| Written request |
Within the material below, locate the line with "The FreeCAD and" and the line with "import Module from 'manifold-3d';", then return those two lines and all lines between them, exactly as written.

- - - -

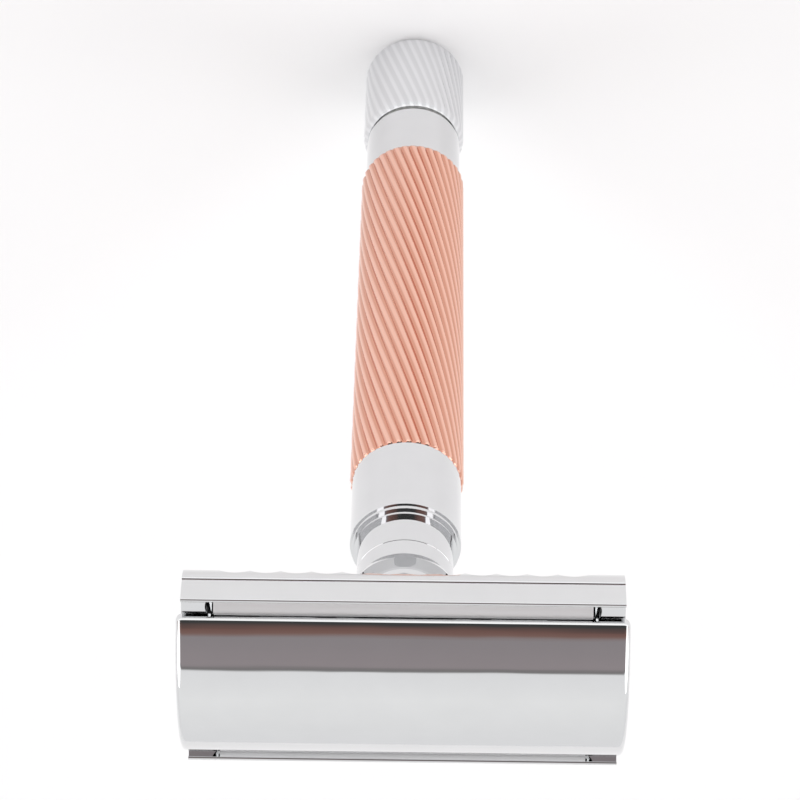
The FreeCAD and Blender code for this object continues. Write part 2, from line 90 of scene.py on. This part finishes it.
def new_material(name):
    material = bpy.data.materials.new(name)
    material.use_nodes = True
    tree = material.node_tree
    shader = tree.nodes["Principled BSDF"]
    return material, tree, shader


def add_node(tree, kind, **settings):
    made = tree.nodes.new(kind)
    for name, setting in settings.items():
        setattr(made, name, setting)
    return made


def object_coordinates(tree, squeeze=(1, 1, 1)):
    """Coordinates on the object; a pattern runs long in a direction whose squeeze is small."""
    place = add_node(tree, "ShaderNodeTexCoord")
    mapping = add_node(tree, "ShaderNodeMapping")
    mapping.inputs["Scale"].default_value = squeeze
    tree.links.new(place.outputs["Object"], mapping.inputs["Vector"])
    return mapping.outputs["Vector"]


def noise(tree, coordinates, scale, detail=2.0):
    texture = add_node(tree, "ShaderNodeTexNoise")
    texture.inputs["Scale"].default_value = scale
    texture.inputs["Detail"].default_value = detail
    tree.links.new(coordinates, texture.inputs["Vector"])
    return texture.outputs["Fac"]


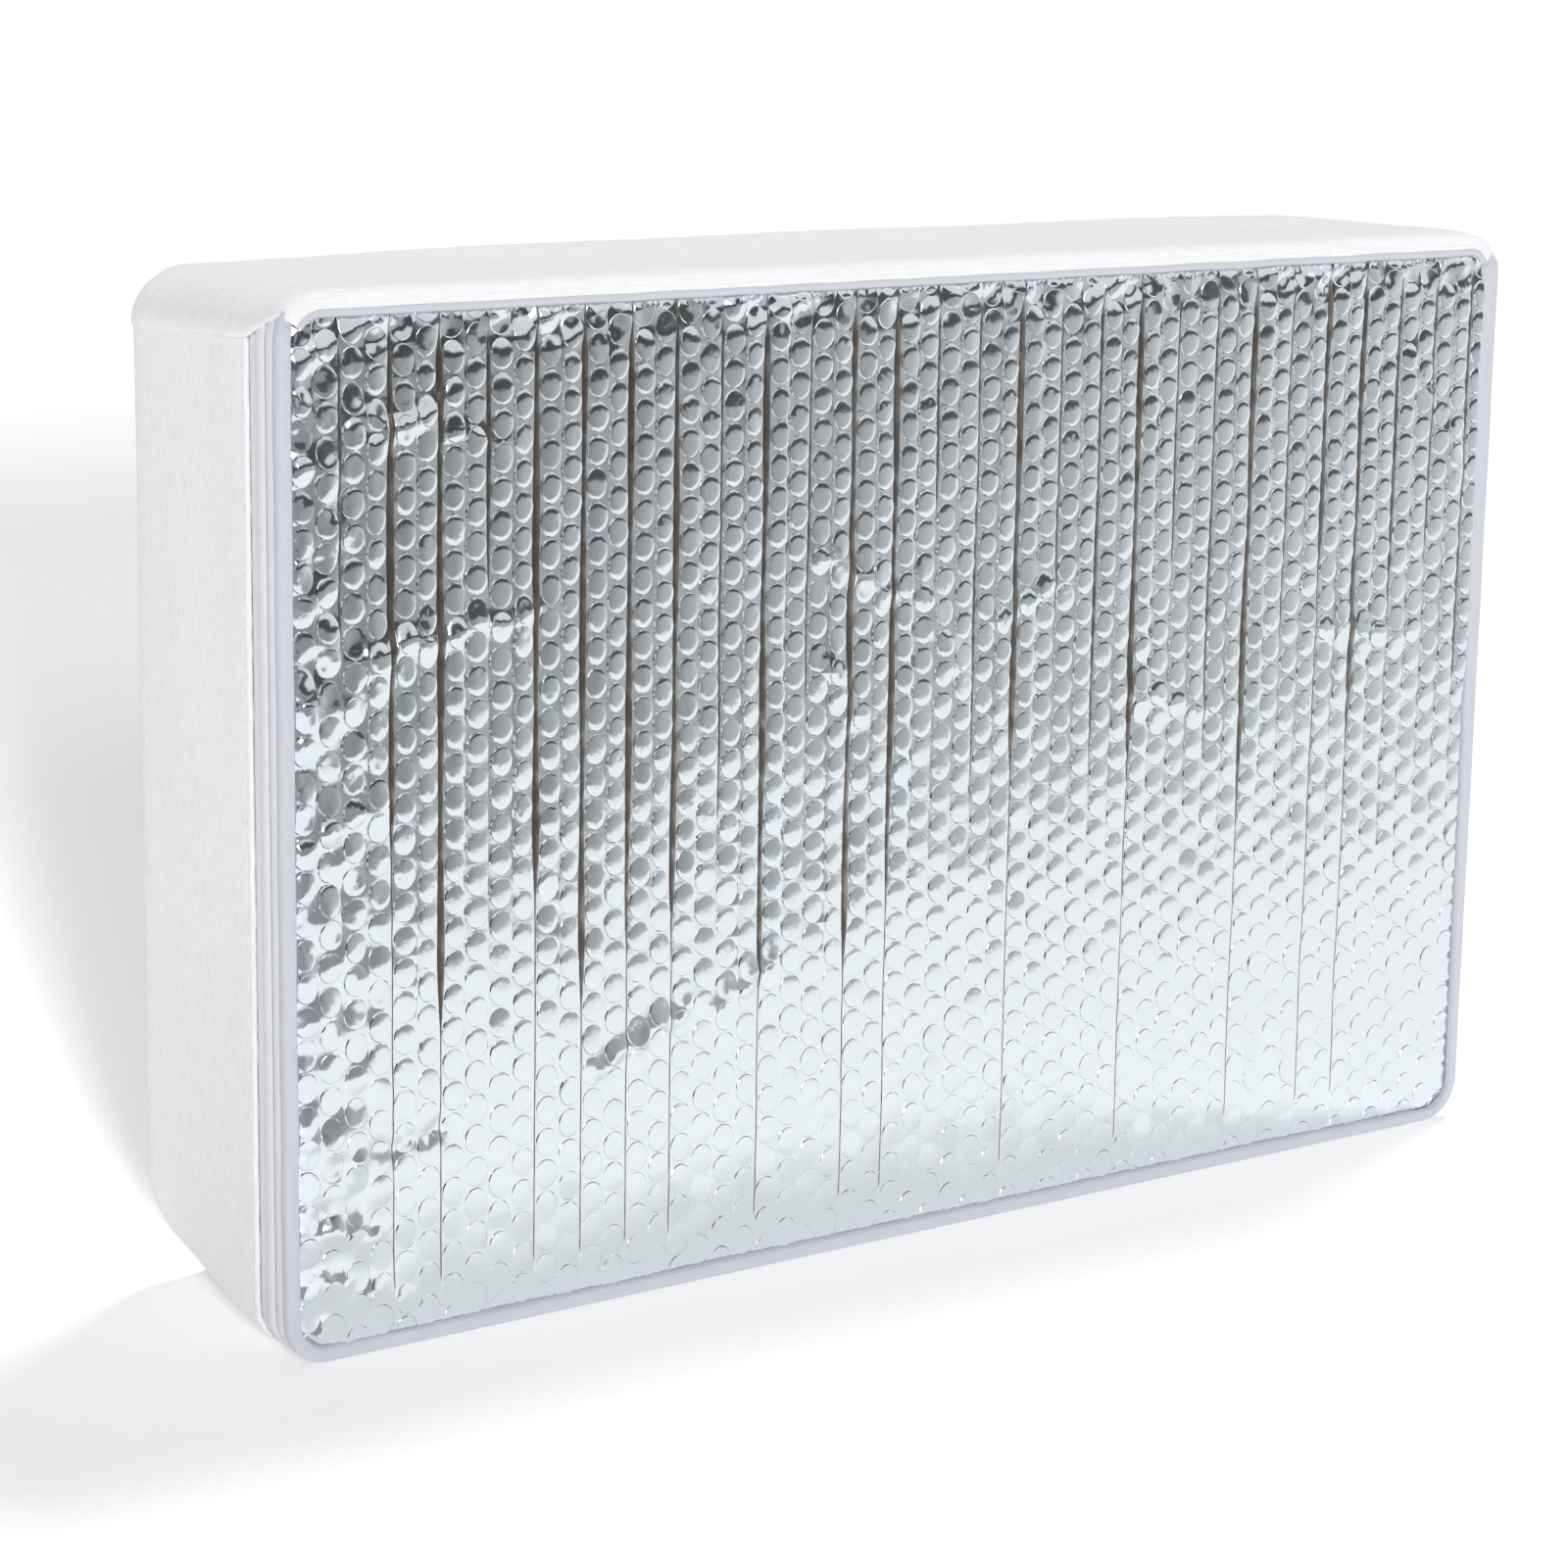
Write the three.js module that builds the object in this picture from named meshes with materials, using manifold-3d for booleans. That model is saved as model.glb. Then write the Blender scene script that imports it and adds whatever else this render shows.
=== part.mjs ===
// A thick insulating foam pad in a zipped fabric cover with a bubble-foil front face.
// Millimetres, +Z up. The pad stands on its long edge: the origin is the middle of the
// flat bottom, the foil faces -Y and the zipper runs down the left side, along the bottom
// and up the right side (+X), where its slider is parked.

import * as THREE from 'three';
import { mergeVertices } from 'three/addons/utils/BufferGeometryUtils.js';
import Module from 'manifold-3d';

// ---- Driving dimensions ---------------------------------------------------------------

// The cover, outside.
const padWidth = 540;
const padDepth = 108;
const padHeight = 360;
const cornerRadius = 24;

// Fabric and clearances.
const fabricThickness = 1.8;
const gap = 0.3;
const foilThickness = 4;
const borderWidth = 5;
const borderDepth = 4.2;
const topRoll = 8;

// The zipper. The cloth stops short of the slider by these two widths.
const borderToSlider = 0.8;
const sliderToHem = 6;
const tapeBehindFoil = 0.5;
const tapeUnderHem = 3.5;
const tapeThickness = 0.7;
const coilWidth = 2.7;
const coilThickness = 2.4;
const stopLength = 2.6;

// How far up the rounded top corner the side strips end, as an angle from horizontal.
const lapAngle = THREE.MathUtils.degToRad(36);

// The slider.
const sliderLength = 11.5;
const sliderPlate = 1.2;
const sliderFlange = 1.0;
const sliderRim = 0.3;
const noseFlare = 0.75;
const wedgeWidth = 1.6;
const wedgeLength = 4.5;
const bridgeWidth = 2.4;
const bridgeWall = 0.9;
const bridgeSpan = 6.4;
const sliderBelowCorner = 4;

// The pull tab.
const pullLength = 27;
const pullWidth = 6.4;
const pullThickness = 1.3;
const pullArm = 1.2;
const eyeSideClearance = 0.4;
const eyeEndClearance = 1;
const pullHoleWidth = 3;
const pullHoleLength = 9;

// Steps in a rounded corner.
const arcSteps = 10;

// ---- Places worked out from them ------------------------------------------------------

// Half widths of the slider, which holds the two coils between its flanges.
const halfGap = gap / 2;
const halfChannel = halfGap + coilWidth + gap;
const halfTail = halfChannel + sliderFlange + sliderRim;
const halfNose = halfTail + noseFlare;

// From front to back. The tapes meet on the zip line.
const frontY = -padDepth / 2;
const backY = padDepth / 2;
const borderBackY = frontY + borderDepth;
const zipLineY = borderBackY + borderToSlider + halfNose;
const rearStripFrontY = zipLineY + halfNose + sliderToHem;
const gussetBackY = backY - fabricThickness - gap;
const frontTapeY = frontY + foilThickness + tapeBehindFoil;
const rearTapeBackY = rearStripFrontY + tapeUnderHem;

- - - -

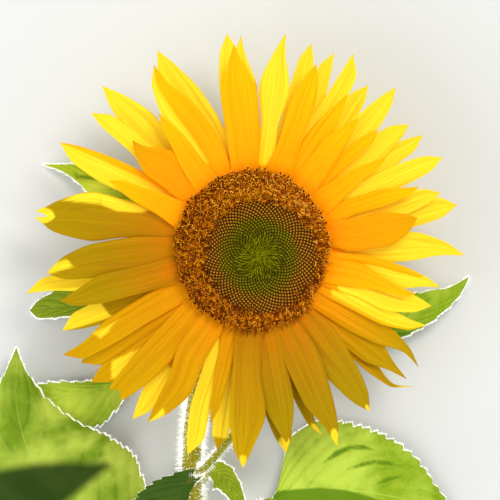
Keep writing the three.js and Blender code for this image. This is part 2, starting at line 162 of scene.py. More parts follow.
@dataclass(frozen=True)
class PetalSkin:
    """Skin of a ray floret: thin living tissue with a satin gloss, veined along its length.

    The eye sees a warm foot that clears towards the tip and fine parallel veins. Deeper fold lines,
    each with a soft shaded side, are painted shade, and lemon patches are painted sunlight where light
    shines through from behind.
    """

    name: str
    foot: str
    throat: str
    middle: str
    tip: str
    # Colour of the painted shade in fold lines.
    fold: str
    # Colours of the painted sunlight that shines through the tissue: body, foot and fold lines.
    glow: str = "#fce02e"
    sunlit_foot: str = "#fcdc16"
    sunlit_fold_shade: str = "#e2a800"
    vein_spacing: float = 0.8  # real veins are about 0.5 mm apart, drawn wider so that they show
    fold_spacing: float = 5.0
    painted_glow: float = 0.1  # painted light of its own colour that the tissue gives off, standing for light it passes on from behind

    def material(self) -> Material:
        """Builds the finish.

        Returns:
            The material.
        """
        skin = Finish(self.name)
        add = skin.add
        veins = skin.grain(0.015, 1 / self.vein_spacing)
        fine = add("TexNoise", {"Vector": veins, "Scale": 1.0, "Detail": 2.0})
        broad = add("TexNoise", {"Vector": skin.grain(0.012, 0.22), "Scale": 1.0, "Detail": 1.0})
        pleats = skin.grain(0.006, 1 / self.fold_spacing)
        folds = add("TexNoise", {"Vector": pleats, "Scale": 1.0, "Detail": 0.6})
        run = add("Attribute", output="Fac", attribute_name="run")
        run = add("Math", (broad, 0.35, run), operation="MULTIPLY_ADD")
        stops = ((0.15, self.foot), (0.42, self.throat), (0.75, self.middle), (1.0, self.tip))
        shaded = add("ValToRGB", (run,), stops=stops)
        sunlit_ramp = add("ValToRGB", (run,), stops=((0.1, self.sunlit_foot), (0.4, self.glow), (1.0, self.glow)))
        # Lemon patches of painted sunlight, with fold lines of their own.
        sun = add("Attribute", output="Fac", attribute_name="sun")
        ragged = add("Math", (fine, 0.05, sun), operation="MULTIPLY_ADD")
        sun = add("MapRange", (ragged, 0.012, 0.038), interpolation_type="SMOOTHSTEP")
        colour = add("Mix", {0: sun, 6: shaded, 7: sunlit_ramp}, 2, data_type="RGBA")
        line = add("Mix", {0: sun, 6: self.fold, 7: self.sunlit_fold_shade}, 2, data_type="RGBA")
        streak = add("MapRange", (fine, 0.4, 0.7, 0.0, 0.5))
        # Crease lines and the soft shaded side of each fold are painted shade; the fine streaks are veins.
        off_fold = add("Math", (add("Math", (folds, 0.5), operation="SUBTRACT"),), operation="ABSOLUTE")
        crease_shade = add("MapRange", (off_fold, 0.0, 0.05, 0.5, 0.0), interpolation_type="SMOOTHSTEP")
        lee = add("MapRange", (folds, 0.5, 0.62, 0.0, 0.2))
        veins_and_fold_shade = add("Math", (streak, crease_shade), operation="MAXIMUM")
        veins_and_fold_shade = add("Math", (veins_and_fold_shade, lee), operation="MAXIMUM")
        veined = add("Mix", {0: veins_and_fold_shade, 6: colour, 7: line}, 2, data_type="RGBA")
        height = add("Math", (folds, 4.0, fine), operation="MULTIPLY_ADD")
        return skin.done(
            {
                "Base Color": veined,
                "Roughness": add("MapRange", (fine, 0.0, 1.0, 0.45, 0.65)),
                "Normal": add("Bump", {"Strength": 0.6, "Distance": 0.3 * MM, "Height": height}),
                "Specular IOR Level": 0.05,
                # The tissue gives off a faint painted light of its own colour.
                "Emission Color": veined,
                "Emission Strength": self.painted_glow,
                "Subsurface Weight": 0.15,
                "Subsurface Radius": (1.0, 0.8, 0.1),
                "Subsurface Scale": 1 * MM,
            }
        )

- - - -

| Full solution |
The FreeCAD and Blender code for this object continues. Write part 2, from line 90 of scene.py on. This part finishes it.
def new_material(name):
    material = bpy.data.materials.new(name)
    material.use_nodes = True
    tree = material.node_tree
    shader = tree.nodes["Principled BSDF"]
    return material, tree, shader


def add_node(tree, kind, **settings):
    made = tree.nodes.new(kind)
    for name, setting in settings.items():
        setattr(made, name, setting)
    return made


def object_coordinates(tree, squeeze=(1, 1, 1)):
    """Coordinates on the object; a pattern runs long in a direction whose squeeze is small."""
    place = add_node(tree, "ShaderNodeTexCoord")
    mapping = add_node(tree, "ShaderNodeMapping")
    mapping.inputs["Scale"].default_value = squeeze
    tree.links.new(place.outputs["Object"], mapping.inputs["Vector"])
    return mapping.outputs["Vector"]


def noise(tree, coordinates, scale, detail=2.0):
    texture = add_node(tree, "ShaderNodeTexNoise")
    texture.inputs["Scale"].default_value = scale
    texture.inputs["Detail"].default_value = detail
    tree.links.new(coordinates, texture.inputs["Vector"])
    return texture.outputs["Fac"]


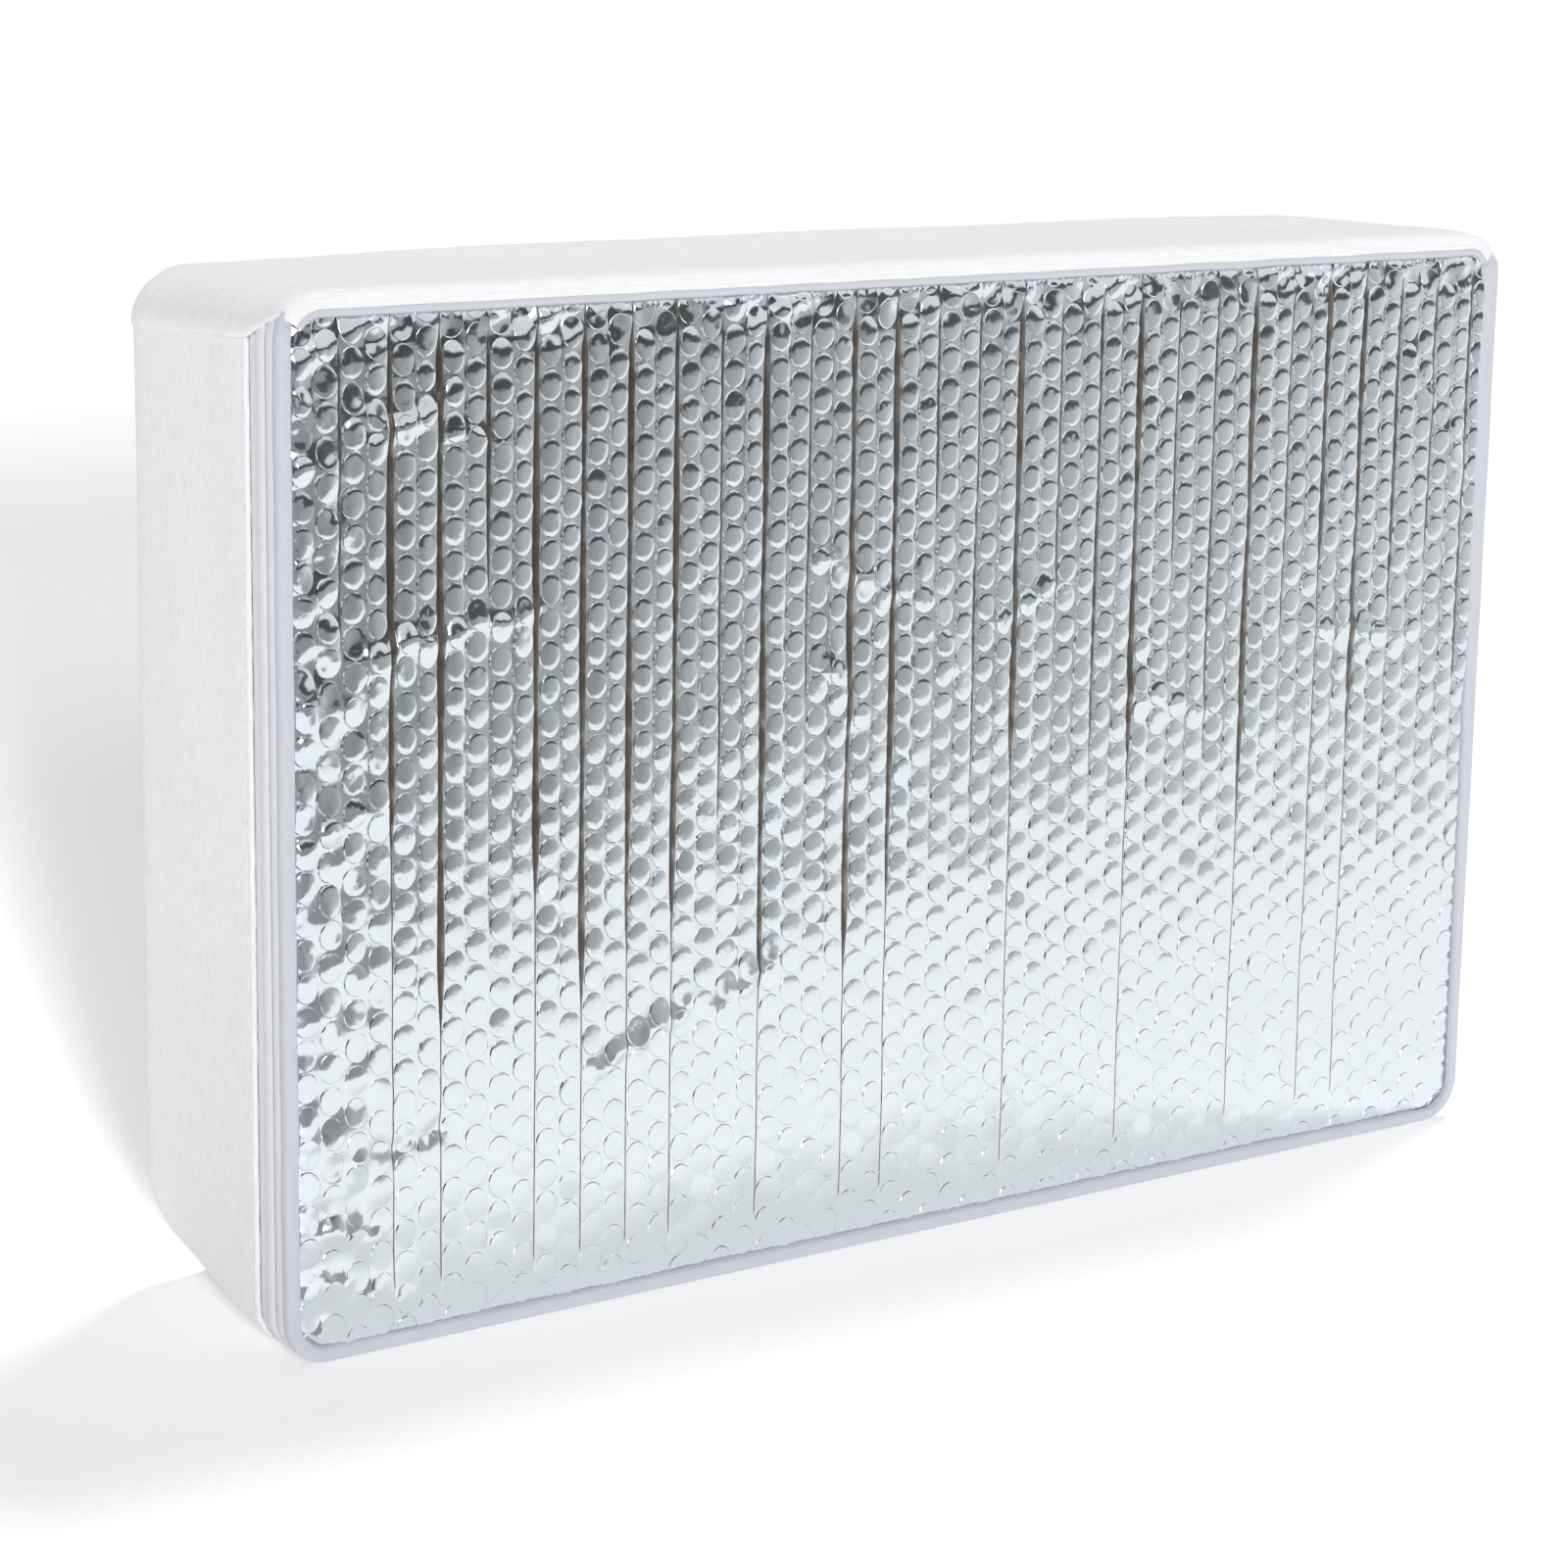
Write the three.js module that builds the object in this picture from named meshes with materials, using manifold-3d for booleans. That model is saved as model.glb. Then write the Blender scene script that imports it and adds whatever else this render shows.
=== part.mjs ===
// A thick insulating foam pad in a zipped fabric cover with a bubble-foil front face.
// Millimetres, +Z up. The pad stands on its long edge: the origin is the middle of the
// flat bottom, the foil faces -Y and the zipper runs down the left side, along the bottom
// and up the right side (+X), where its slider is parked.

import * as THREE from 'three';
import { mergeVertices } from 'three/addons/utils/BufferGeometryUtils.js';
import Module from 'manifold-3d';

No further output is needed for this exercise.